El discurso navideño del Rey, toda una tradición, se ha convertido en algo decadente aunque a muchos les duela reconocerlo, habiendo concitado la menor audiencia de los últimos 15 años. Sin ir más lejos, la juventud pasa olímpicamente. No aporta nada nuevo, vincula menos y a estas alturas, limitarse a rozar los temas tan superficialmente y sin implicarse no conduce a nada. Con excepción de los medios, políticos y tertulianos, son escasos los ciudadanos que han comentado la intervención televisiva del Monarca.
Años atrás, aunque no se le prestase la debida atención, en todos los hogares, hasta los niños tenían que escuchar las palabras de don Juan Carlos. Curiosamente, en las primeras intervenciones, aparecía acompañado de su familia, en navidades siguientes, dicha compañía fue sustituida por una fotografía de la misma, para terminar en posteriores discursos totalmente solo, como posiblemente se sienta en estos momentos aunque se trate de una Real soledad.
Son muchos los ciudadanos que se preguntan, no sin falta de razón, por qué el Monarca no se decide a abdicar en su hijo y heredero el Príncipe Felipe, con edad, sensatez y demostrada preparación para ejercer de Jefe de Estado a todos los efectos. En general es muy bien aceptado por su prudencia y correcto proceder, como ha venido evidenciando en múltiples ocasiones. Nada que ver con la princesa consorte que no transmite la misma sensación ni se comporta en ciertos momentos como corresponde a su rango y responsabilidad. La imagen que proyecta en los actos públicos a los que acude por obligación protocolaria es de sentirse tensa, incómoda, sin encontrar el sitio adecuado ni sabiendo conectar con la concurrencia. Letizia carece de naturalidad y eso no se improvisa. De sobrar son conocidas sus prisas, plantones y desapariciones, como tampoco nadie ignora que no goza precisamente del aprecio de su Majestad. Según dicen, aspira algún día a ejercer de reina consorte pero el futuro todavía no está escrito.
Retornando al discurso del Rey, existe otro aspecto negativo consistente en eludir ciertos temas, y cuando lo hace, evitando siempre la claridad requerida. Sus hueras condenas de la corrupción resultan manifiestamente improcedentes, siendo el primer responsable del mayor o menor prestigio de la monarquía. El recurrir a los tópicos como la frase «Una España en la que cabemos todos» ya resulta manida.

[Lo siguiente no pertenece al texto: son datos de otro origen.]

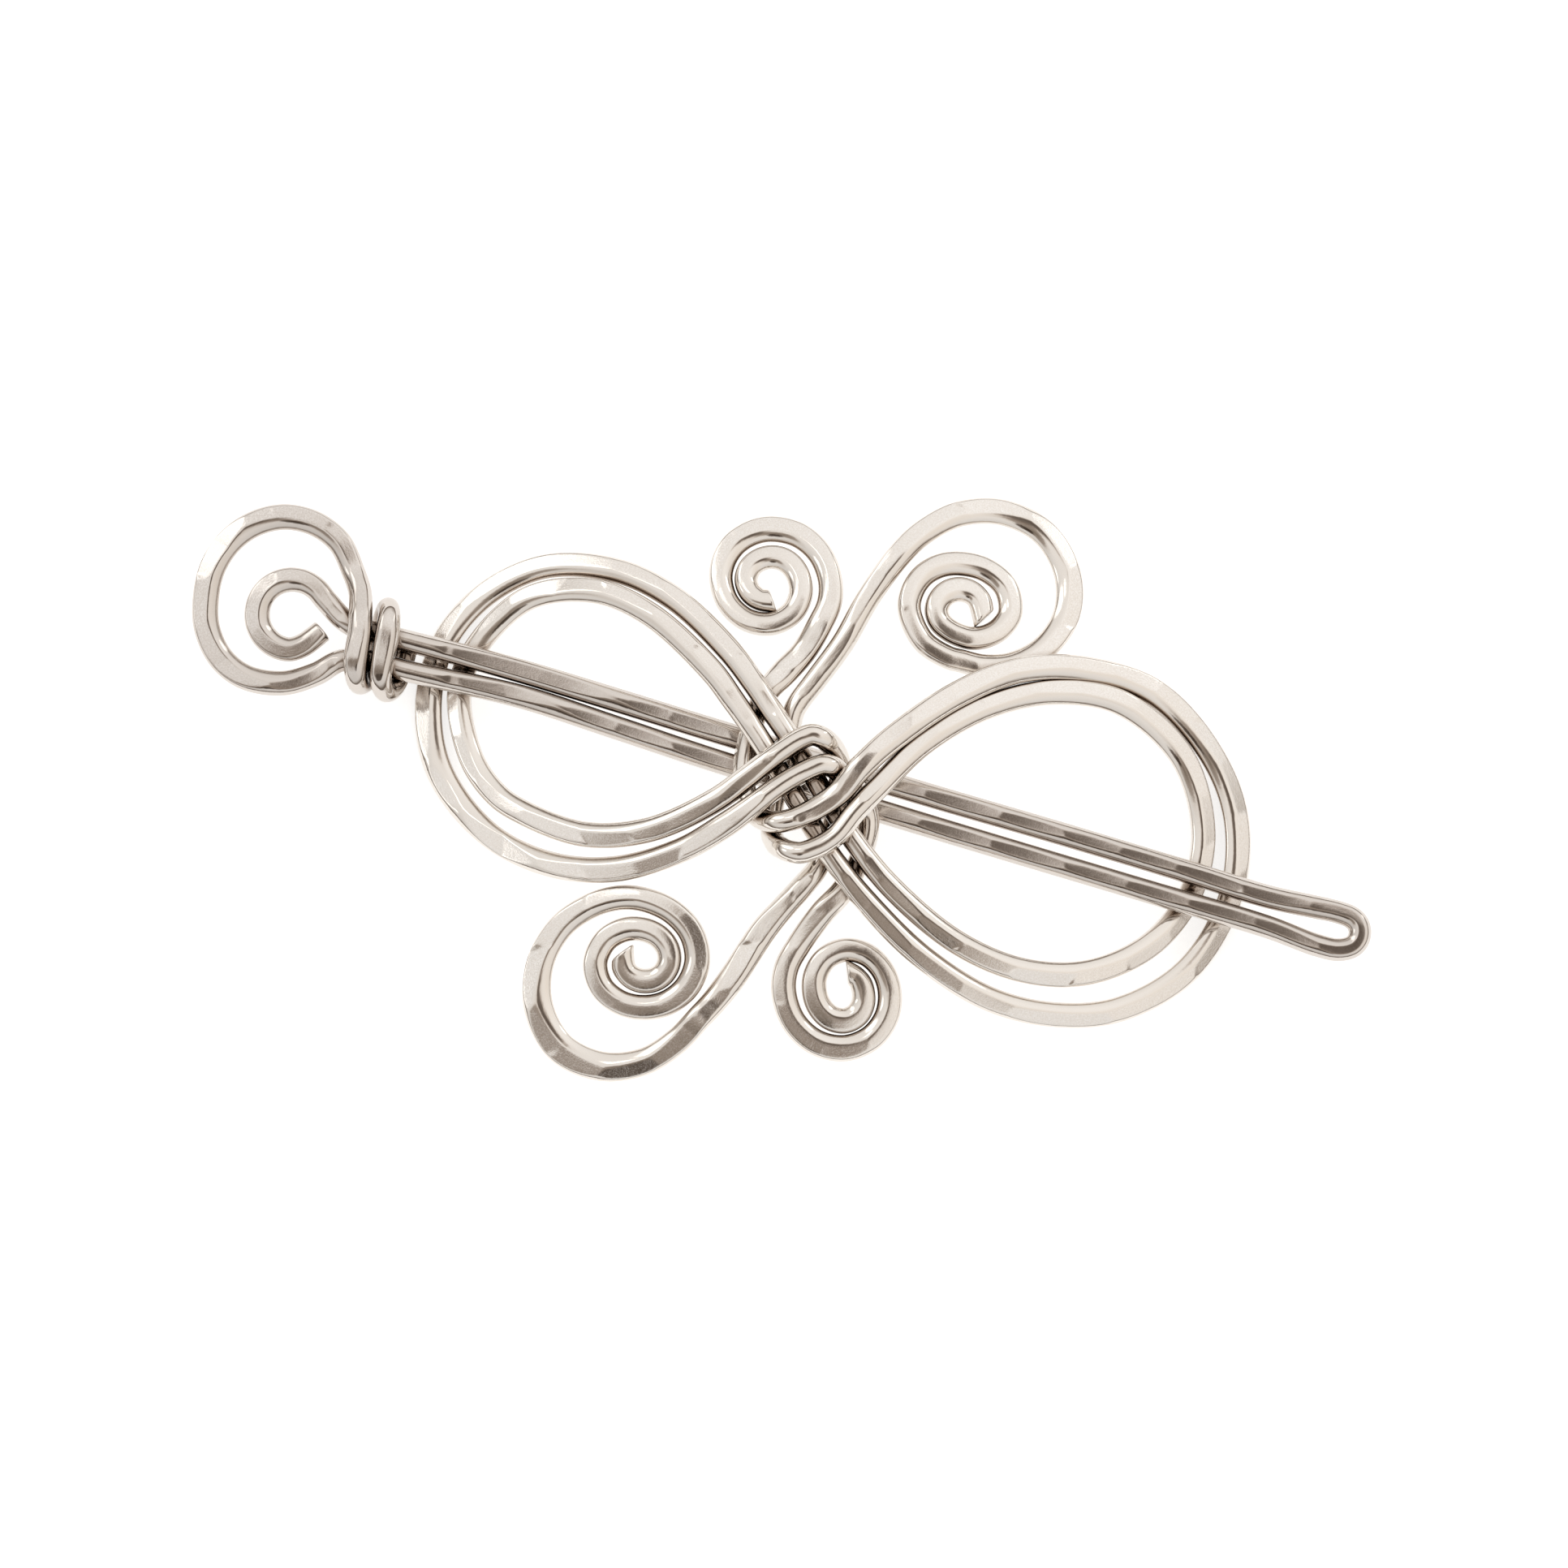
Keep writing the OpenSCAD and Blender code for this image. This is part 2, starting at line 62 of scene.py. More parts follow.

Tampoco es ningún secreto la mala suerte de los Reyes con las desafortunadas bodas de sus hijos, cuyos yernos y nuera, en menor medida, no han resultado ser de lo más idóneo. Jocosamente siempre se ha comentado que el gabinete de selección de la Zarzuela no dio ni una en este proceso…Personalmente, el panorama del Rey no es muy halagÁ¼eño. El desastroso y vergonzoso comportamiento de Urdangarín con la Casa Real, unido a la delicada situación que se le presenta al Duque de Palma con el juicio pendiente y la consiguiente repercusión para la Infanta Cristina a tenor de sus problemas con la Agencia Tributaria, serán de lo más delicado. El tener que soportar en tu propia familia a un presunto delincuente es muy desagradable.
Es perfectamente comprensible que el Rey albergue grandes reticencias sobre si la Casa Real y sus miembros recibirían el mismo tratamiento y respeto habiendo renunciado a sus derechos en el Príncipe de Asturias, pudiendo ser este uno de los motivos por lo que está totalmente dispuesto a continuar en el trono a pesar de sus 76 años muy castigados por diversas circunstancias. Otra causa, si es que existe, podría obedecer a que el tiempo extra que pretende añadir a su dilatado reinado, lo dedique íntegramente al cumplimiento de sus obligaciones que no son pocas y que todos los ciudadanos olviden y perdonen sus desvaríos y equivocaciones y le recuerden como un Monarca ejemplar, algo que dependerá esencialmente de su propia salud.